1. ## horizontal forces.

A man pulls a sledge of mass 90kg on horizontal ground by means of a rope inclined at 30o to the horizontal. The acceleration is 0.15m/s2 and the resistance to motion is 100N.

Determine
(i) the tension in the rope.
(ii) the normal reaction between sledge and ground.

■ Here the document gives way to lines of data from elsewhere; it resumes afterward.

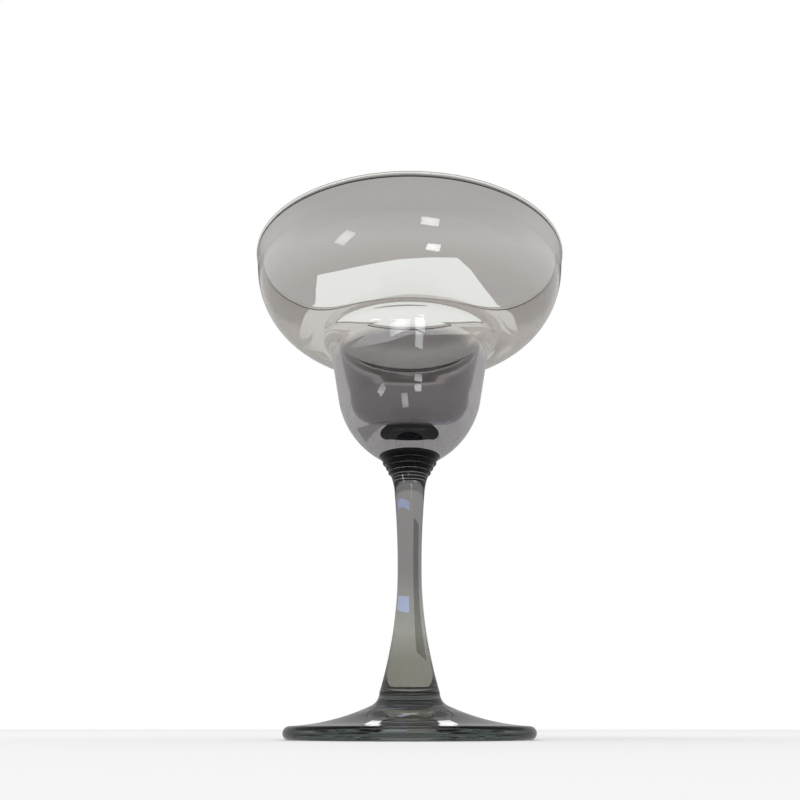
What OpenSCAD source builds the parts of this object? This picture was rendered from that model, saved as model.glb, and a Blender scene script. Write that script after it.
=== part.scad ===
// Margarita glass: a wide saucer over a narrower cup, on a ringed neck, a solid stem and a round foot.
// The origin is at the middle of the foot's underside, on the table, and +Z is the axis of the glass.
// Every piece is round about that axis, so each module revolves one half outline.
// The outlines are arcs and straight tapers that run into each other without a corner,
// apart from the crease where the round bottom of the bowl sits on the neck.

/* [Rim and saucer] */
// Outer radius that the side of the saucer reaches at the top of the glass
rim_r = 59; // [50:0.1:70]
// Lean of the side of the saucer at the rim, outwards from upright, in degrees
rim_lean = 6.5; // [2:0.5:12]
// Thickness of the wall at the rim
rim_wall = 1.3; // [1:0.05:2]
// Thickness of the rounded, fire-polished bead on the rim
rim_bead = 1.6; // [1.4:0.05:2.6]
// Depth of the saucer, from the top of the glass to the lowest point of its underside
saucer_depth = 35.8; // [30:0.1:42]
// Radius of the curve of the saucer's side and underside
saucer_round = 30.7; // [26:0.1:33]
// Thickness of the wall at the underside of the saucer
saucer_wall = 3.5; // [2:0.1:4.5]
// Radius of the curve of the saucer's inside, where the wall grows thicker from the rim to the shoulder
inner_saucer_round = 26.6; // [24:0.1:28.5]

/* [Cup] */
// Height of the bowl, from the crease on the neck to the top of the glass
bowl_h = 78.9; // [74:0.1:90]
// Outer radius of the cup where its side would meet the underside of the saucer
cup_r = 29.7; // [26:0.1:33]
// Lean of the side of the cup, outwards from upright, in degrees
cup_lean = 10; // [4:0.1:14]
// Radius of the curve of the cup's round bottom
cup_round = 31; // [26:0.1:40]
// Thickness of the wall at the side of the cup, level with the underside of the saucer
cup_wall = 3.6; // [2.2:0.1:4.2]
// Lean of the inside of the cup, whose wall grows thicker towards its bottom, in degrees
inner_cup_lean = 12; // [8:0.1:14]
// Radius of the hollow curve between the cup and the underside of the saucer
shoulder_round = 4.5; // [3:0.1:9]
// Radius of the shoulder inside the bowl, where the saucer drops into the cup
inner_shoulder_round = 7; // [5:0.1:11]
// Thickness of the solid glass between the crease on the neck and the floor of the cup
floor_thick = 8.4; // [5:0.1:13]
// Radius of the flat floor of the cup
floor_r = 6.2; // [3:0.1:10]
// Radius of the rounded seat that the bottom of the bowl makes in the neck
seat_round = 30; // [20:0.5:60]

/* [Neck collar] */
// Outer radius of the crease where the bowl sits on the neck
seat_r = 10.9; // [9:0.1:13]
// Height of the ringed collar, from its seam with the stem to the crease
collar_h = 6.9; // [5:0.1:9]
// Number of fine rings round the collar
ring_count = 3; // [0:1:3]
// Distance from the crease down to the first ring
ring_drop = 2.3; // [1:0.1:3]
// Distance from one ring to the next
ring_step = 1.8; // [1.2:0.1:1.9]
// Depth that each ring is sunk into the glass
ring_depth = 0.08; // [0.04:0.01:0.25]
// Radius of the groove that makes each ring
ring_round = 0.3; // [0.2:0.05:0.5]

/* [Stem] */
// Height of the stem, from its seam with the foot to its seam with the collar
stem_h = 72.2; // [60:0.1:95]
// Radius of the stem at its seam with the foot
stem_foot_r = 9.7; // [7:0.1:12]
// Radius of the waist, the slimmest place of the stem
waist_r = 4.05; // [3.4:0.05:4.6]
// Height of the waist above the seam with the foot
waist_h = 38.5; // [30:0.5:50]
// Radius at which the stem starts to flare out under the bowl
neck_r = 5.2; // [4.8:0.1:7]
// Height of that flare, from its start to the crease
flare_h = 14.6; // [12:0.1:20]

/* [Foot] */
// Outer radius of the foot
foot_r = 39.7; // [34:0.1:46]
// Height of the foot, from the table to its seam with the stem
foot_h = 14; // [11:0.1:18]
// Thickness of the rounded edge of the foot
edge_thick = 4; // [3:0.1:5]
// Radius of the long hollow curve of the foot's top
foot_round = 71; // [60:1:200]
// Radius of the hollow curve between the hub and the foot's top
hub_round = 4.3; // [2:0.1:6]
// Width of the flat ring that the foot stands on
ring_width = 4.2; // [2:0.1:8]
// Rise of the hollow underside above the table
hollow_rise = 3.2; // [1:0.1:5]

/* [Hidden] */

// Fineness of the revolved surfaces, and of the grooves
$fn = 180;
// Longest straight piece that a curve of an outline is drawn with
chord = 2.4;
// Widest turn from one such piece to the next, in degrees
turn_step = 10;

// Heights of the seams, from the table up
foot_top = foot_h;
stem_top = foot_top + stem_h;
crease_z = stem_top + collar_h;
glass_top = crease_z + bowl_h;

// An outline is a list of [radius, height] points. Its angles are in degrees, from straight outwards,
// and turn upwards. A lean is how far a side tips outwards from upright.

// Points along an arc, from one angle to another
function arc(centre, radius, from, to) =
    let (turn = to - from,
         steps = ceil(max(abs(turn) / turn_step, abs(turn) * PI / 180 * radius / chord)))
    [for (i = [0 : 1 : steps])
        let (angle = from + turn * i / steps)
        centre + radius * [cos(angle), sin(angle)]];

// Angle of the way from one point to another, from 0 to 360
function bearing(from, to) = (atan2(to.y - from.y, to.x - from.x) + 360) % 360;

// The same points from the last to the first
function backwards(points) = [for (i = [len(points) - 1 : -1 : 0]) points[i]];

// Direction along a leaning side, upwards, and the direction square to it, outwards
function along(lean) = [sin(lean), cos(lean)];
function outward(lean) = [cos(lean), -sin(lean)];

// Radius of a leaning side, given by a point on it, at another height
function side_at(point, lean, z) = point.x + (z - point.y) * tan(lean);

// Centre of an arc that touches a leaning side and keeps its distance, reach, from another point.
// offset is how far it lies outside the side. turn is 1 above that point and -1 below it.
function centre_on_side(point, lean, offset, other, reach, turn) =
    let (across = offset - (other - point) * outward(lean),
         rise = sqrt(reach * reach - across * across))
    other + across * outward(lean) + turn * rise * along(lean);

// Centre of an arc that keeps its distance from two other points, on the left of the way from a to b
function centre_between(a, reach_a, b, reach_b) =
    let (span = norm(b - a),
         way = (b - a) / span,
         share = (reach_a * reach_a - reach_b * reach_b + span * span) / (2 * span),
         side = sqrt(reach_a * reach_a - share * share))
    a + share * way + side * [-way.y, way.x];

// The shoulder and the saucer above it, as two arcs that touch each other, the side of the cup below
// and the side of the rim above. It serves the outside of the bowl and, with other sizes, its inside.
function shoulder_and_saucer(cup_side, lean, shoulder_radius, saucer_radius, saucer_low, rim_side) =
    let (saucer_y = saucer_low + saucer_radius,
         saucer = [side_at(rim_side, rim_lean, saucer_y) - saucer_radius / cos(rim_lean), saucer_y],
         shoulder = centre_on_side(cup_side, lean, shoulder_radius,
                                   saucer, saucer_radius + shoulder_radius, -1))
    concat(arc(shoulder, shoulder_radius, 180 - lean, bearing(shoulder, saucer)),
           arc(saucer, saucer_radius, bearing(saucer, shoulder), 360 - rim_lean));

// Rounded seat that the bowl and the collar share, from the axis out to the crease
crease = [seat_r, crease_z];
seat_centre = [0, crease_z + sqrt(seat_round * seat_round - seat_r * seat_r)];
seat = arc(seat_centre, seat_round, 270, bearing(seat_centre, crease));

// Outside of the bowl, from the crease to the rim
saucer_z = glass_top - saucer_depth;
cup_side = [cup_r, saucer_z];
rim_side = [rim_r, glass_top];
cup_centre = centre_on_side(cup_side, cup_lean, -cup_round, crease, cup_round, 1);
bowl_outside = concat(
    arc(cup_centre, cup_round, bearing(cup_centre, crease), 360 - cup_lean),
    shoulder_and_saucer(cup_side, cup_lean, shoulder_round, saucer_round, saucer_z, rim_side));

// Inside of the bowl, from the middle of its floor to the rim
floor_z = crease_z + floor_thick;
floor_edge = [floor_r, floor_z];
inner_cup_side = cup_side - cup_wall * outward(cup_lean);
inner_cup_round = (inner_cup_side - floor_edge) * outward(inner_cup_lean) / (1 - sin(inner_cup_lean));
bowl_inside = concat(
    [[0, floor_z]],
    arc(floor_edge + [0, inner_cup_round], inner_cup_round, 270, 360 - inner_cup_lean),
    shoulder_and_saucer(inner_cup_side, inner_cup_lean, inner_shoulder_round, inner_saucer_round,
                        saucer_z + saucer_wall, rim_side - rim_wall * outward(rim_lean)));

// Bead rolled on the rim, from the outside of the wall over the top to its inside.
// bead_swell is how far round the bead starts below the middle, because it is thicker than the wall.
bead_z = glass_top - rim_bead / 2;
bead_centre = [side_at(rim_side, rim_lean, bead_z) - rim_wall / cos(rim_lean) / 2, bead_z];
bead_swell = acos(rim_wall / rim_bead);
bead = arc(bead_centre, rim_bead / 2, -rim_lean - bead_swell, 180 - rim_lean + bead_swell);

module bowl() {
    color([0.82, 0.81, 0.79, 0.45])
    rotate_extrude() polygon(concat(seat, bowl_outside, bead, backwards(bowl_inside)));
}

// Flare under the bowl, an arc that is upright at its start and runs out to the crease
flare_reach = seat_r - neck_r;
flare_round = (flare_reach * flare_reach + flare_h * flare_h) / (2 * flare_reach);
flare_centre = [neck_r + flare_round, crease_z - flare_h];
function flare_at(z) = flare_centre.x - sqrt(flare_round * flare_round - pow(z - flare_centre.y, 2));
function flare_from(z) =
    arc(flare_centre, flare_round, bearing(flare_centre, [flare_at(z), z]), bearing(flare_centre, crease));

// A groove round the collar at a height, sunk into the flare
module ring_groove(z) {
    surface = [flare_at(z), z];
    translate(surface + (ring_round - ring_depth) * (flare_centre - surface) / flare_round)
        circle(r = ring_round);
}

module neck_collar() {
    color([0.28, 0.29, 0.31, 0.8])
    rotate_extrude()
    difference() {
        polygon(concat([[0, stem_top]], flare_from(stem_top), backwards(seat)));
        for (i = [0 : 1 : ring_count - 1]) ring_groove(crease_z - ring_drop - i * ring_step);
    }
}

// Long curves of the stem, from the foot in to the waist and from the waist up into the flare
waist = [waist_r, foot_top + waist_h];
stem_spread = stem_foot_r - waist_r;
lower_round = (stem_spread * stem_spread + waist_h * waist_h) / (2 * stem_spread);
lower_centre = waist + [lower_round, 0];
to_flare = flare_centre - waist;
upper_round = (to_flare * to_flare - flare_round * flare_round) / (2 * (to_flare.x - flare_round));
upper_centre = waist + [upper_round, 0];
flare_bearing = bearing(upper_centre, flare_centre);
flare_end = bearing(flare_centre, [flare_at(stem_top), stem_top]);

module stem() {
    color([0.62, 0.61, 0.6, 0.6])
    rotate_extrude()
    polygon(concat(
        [[0, foot_top]],
        arc(lower_centre, lower_round, bearing(lower_centre, [stem_foot_r, foot_top]), 180),
        arc(upper_centre, upper_round, 180, flare_bearing),
        arc(flare_centre, flare_round, flare_bearing, flare_end),
        [[0, stem_top]]));
}

// Top of the foot: the hub's hollow curve, the long hollow curve and the round edge touch each other
edge_r = edge_thick / 2;
edge_centre = [foot_r - edge_r, edge_r];
hub_centre = [stem_foot_r + hub_round, foot_top];
top_centre = centre_between(hub_centre, foot_round - hub_round, edge_centre, foot_round + edge_r);

// Hollow underside, a shallow arc from inside the flat ring to the axis
hollow_r = edge_centre.x - ring_width;
hollow_round = (hollow_r * hollow_r + hollow_rise * hollow_rise) / (2 * hollow_rise);
hollow_centre = [0, hollow_rise - hollow_round];

hub_bearing = bearing(top_centre, hub_centre);

module foot() {
    color([0.45, 0.5, 0.48, 0.7])
    rotate_extrude()
    polygon(concat(
        arc(hollow_centre, hollow_round, 90, bearing(hollow_centre, [hollow_r, 0])),
        arc(edge_centre, edge_r, -90, bearing(edge_centre, top_centre)),
        arc(top_centre, foot_round, bearing(top_centre, edge_centre), hub_bearing),
        arc(hub_centre, hub_round, hub_bearing, 180),
        [[0, foot_top]]));
}

bowl();
neck_collar();
stem();
foot();
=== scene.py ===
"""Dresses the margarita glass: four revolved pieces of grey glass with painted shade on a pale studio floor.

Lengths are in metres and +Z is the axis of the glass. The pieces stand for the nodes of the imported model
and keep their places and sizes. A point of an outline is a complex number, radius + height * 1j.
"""

import cmath
import math

import bmesh
import bpy
from bpy.props import FloatProperty, FloatVectorProperty, IntProperty, PointerProperty
from mathutils import Matrix, Vector


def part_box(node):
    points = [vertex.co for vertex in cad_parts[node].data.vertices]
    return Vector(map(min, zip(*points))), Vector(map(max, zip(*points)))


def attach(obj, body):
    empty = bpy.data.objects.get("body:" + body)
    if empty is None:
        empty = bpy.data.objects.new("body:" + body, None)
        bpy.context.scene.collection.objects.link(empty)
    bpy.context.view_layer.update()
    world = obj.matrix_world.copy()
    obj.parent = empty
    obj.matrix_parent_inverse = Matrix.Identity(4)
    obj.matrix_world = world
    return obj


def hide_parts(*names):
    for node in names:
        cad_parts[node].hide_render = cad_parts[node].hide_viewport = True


bl_info = {
    "name": "Margarita Glass",
    "version": (1, 0, 0),
    "blender": (4, 5, 0),
    "location": "View3D > Sidebar > Glassware",
    "description": "Builds a smoke-grey margarita glass from four revolved pieces, and a pale studio for it",
    "category": "Object",
}

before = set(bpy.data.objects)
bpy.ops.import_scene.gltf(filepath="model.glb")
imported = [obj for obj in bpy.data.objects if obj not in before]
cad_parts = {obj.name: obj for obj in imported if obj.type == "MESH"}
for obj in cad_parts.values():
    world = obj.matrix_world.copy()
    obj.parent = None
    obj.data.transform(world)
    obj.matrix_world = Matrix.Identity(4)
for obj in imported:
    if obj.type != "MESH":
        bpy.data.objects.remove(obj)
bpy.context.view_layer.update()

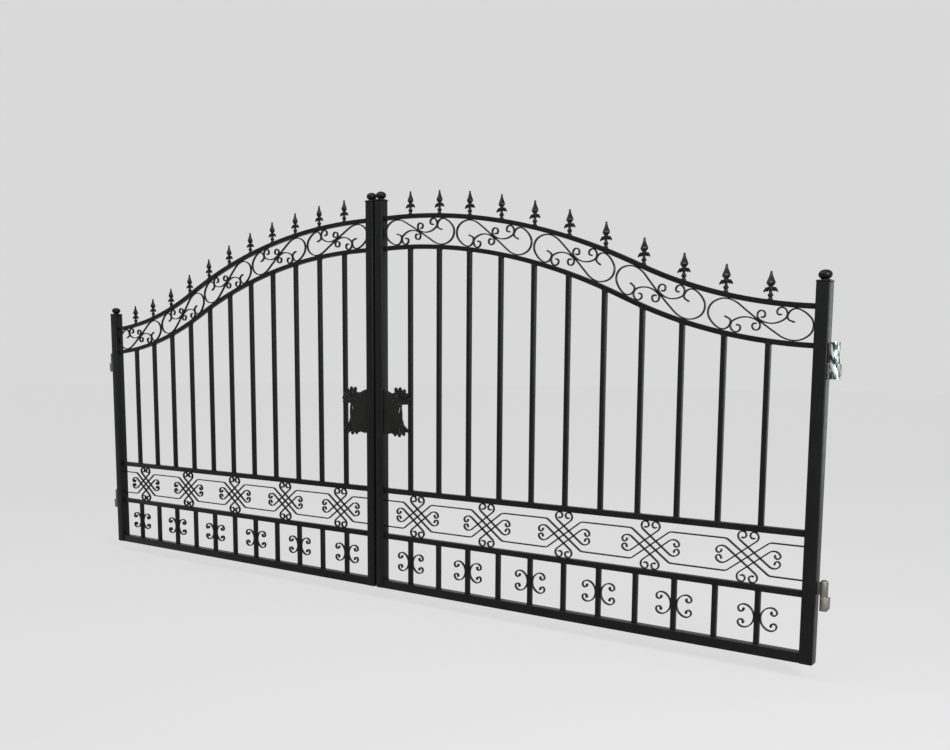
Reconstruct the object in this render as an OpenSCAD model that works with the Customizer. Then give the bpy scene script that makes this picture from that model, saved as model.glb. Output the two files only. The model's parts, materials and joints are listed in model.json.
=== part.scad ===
// Wrought iron driveway gate, double swing, closed and latched in line.
// +X runs along the gate, +Y goes through it to the far side, +Z is up.
// The origin is on the outer face of the left lower hinge's welding pad.

/* [Node] */

/* [Overall] */
gate_width = 4270;      // outer side of one hinge stile to the other
arch_top = 1787;        // upper face of the arch at the middle
stile_above = 73;       // stile tops, without their caps, over the arch
leaf_gap = 14;          // gap between the two meeting stiles

/* [Bars] */
hinge_stile = 50;
meet_stile = 45;
arch_rail = 20;
arch_clear = 119;       // clear height between the two arch rails
cross_rail = 25;
bottom_rail = 40;
picket = 20;
scroll_bar = 5;         // scroll and knot bars, across
scroll_depth = 12;      // and through the gate
low_rail_z = 246.5;     // underside of the lower rail
mid_rail_z = 471;       // underside of the mid rail
first_picket_gap = 158; // meeting stile's inner side to the first picket's middle
picket_pitch = 170.6;
lock_z = 873;           // middle of the lock plates

/* [Hinges] */
hinge_offset = 24;      // pin axis out from the stile
barrel_r = 14;
half_height = 54;
pin_r = 7;
hinge_below_top = 287;  // upper hinge, down from the hinge stile's top
lower_hinge_z = 260;

/* [Hidden] */
black = [0.05, 0.05, 0.055];
zinc = [0.55, 0.56, 0.56];
half_w = gate_width / 2;
x_in = leaf_gap / 2 + meet_stile;
x_out = half_w - hinge_stile;
first_picket = x_in + first_picket_gap;
picket_count = floor((x_out - first_picket - picket) / picket_pitch) + 1;
hinge_x = half_w + hinge_offset;
pad_x = hinge_x + 20;
weld_gap = 0.15;

// The arch: level, a convex bend, a short straight, then a reverse bend that
// is nearly level again at the hinge stile. Offsets v are square to it.
arch_mid = arch_top - arch_rail - arch_clear / 2;
arch_half = arch_clear / 2 + arch_rail;
level_end = 100;
bend_angle = 24.5;
end_angle = 4;
full_bend_1 = 3000 - arch_half;
full_bend_2 = 1950 + arch_half;
bent_run = full_bend_1 * sin(bend_angle) + full_bend_2 * (sin(bend_angle) - sin(end_angle));
bend_fit = min(1, (x_out - level_end) / bent_run);
bend_1 = bend_fit * full_bend_1;
bend_2 = bend_fit * full_bend_2;
straight_run = (x_out - level_end - bend_fit * bent_run) / cos(bend_angle);
c1 = [level_end, arch_mid - bend_1];
p1 = c1 + bend_1 * [sin(bend_angle), cos(bend_angle)];
p2 = p1 + straight_run * [cos(bend_angle), -sin(bend_angle)];
c2 = p2 + bend_2 * [sin(bend_angle), cos(bend_angle)];
s0 = level_end - x_in;
s1 = s0 + bend_1 * bend_angle * PI / 180;
s2 = s1 + straight_run;
s3 = s2 + bend_2 * (bend_angle - end_angle) * PI / 180;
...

2. Originally Posted by abz
A man pulls a sledge of mass 90kg on horizontal ground by means of a rope inclined at 30o to the horizontal. The acceleration is 0.15m/s2 and the resistance to motion is 100N.

Determine
(i) the tension in the rope.
(ii) the normal reaction between sledge and ground.
You have to resolve in component. This is moving horizontally hence you will equate it to $\displaystyle ma$ (Newton's Law). It is not moving vertically so you do not equate to $\displaystyle ma$ as acceleration will be $\displaystyle 0$ vertically. Drawing a diagram for these questions solves half the question.

(i) Resolve Horizontally: $\displaystyle R(\leftrightarrow): T\cos 30^{\circ} - 100 = 90(0.15)$. Solve for $\displaystyle T$

(ii) Resolve Vertically: $\displaystyle R(\updownarrow): R + T\sin 30^{\circ} - 90g = 0$. Solve for $\displaystyle R$.